Your “unbound parenting” doesn’t begin to get the depths of that sort of analysis…though I might prod you in that direction, by asking you why you think most abuse happens in families (rather than, say, in child care or @ school). Does it have to do w/ parents feeling more responsibility, being more invested in the children’s behavior (as well as less supported in their work as parents)? What I'm getting @ here is that abuse can grow directly out of love (I just re-read The Curious Incident of the Dog in the Nighttime, as one fictional example of this dynamic--and will never forget another, by the New Zealand author Keri Hulme, called The Bone People). I think it is possible to love someone so much that you are desperate to make them comply....this goes way beyond the notions of child as "property"...

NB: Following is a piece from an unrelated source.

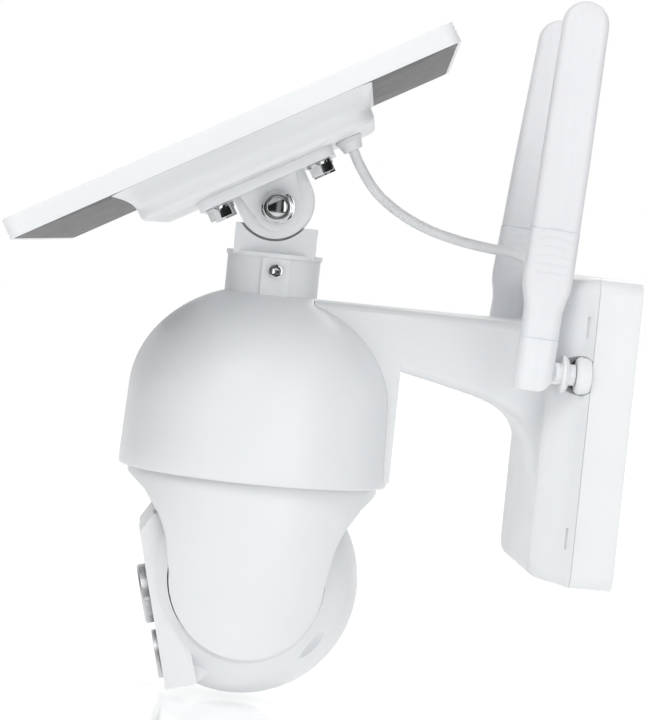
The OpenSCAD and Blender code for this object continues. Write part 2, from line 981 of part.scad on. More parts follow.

So: do you want to think more about parenting for your final project? (There's Adrienne Rich's Of Woman Born, Sara Ruddick's Maternal Thinking...) Do you want to learn more about child abuse, what is known about its causes and effects? (This was the very surprising direction your project took, for me...)

Or do you want to return to the queries you had last month, when you said, "I'm now interested in finding out how do women of color feel coming here. Do they feel comfortable? Do they feel like a minority? I would also like to know how McBride’s feel. Does their age affect their experience here?"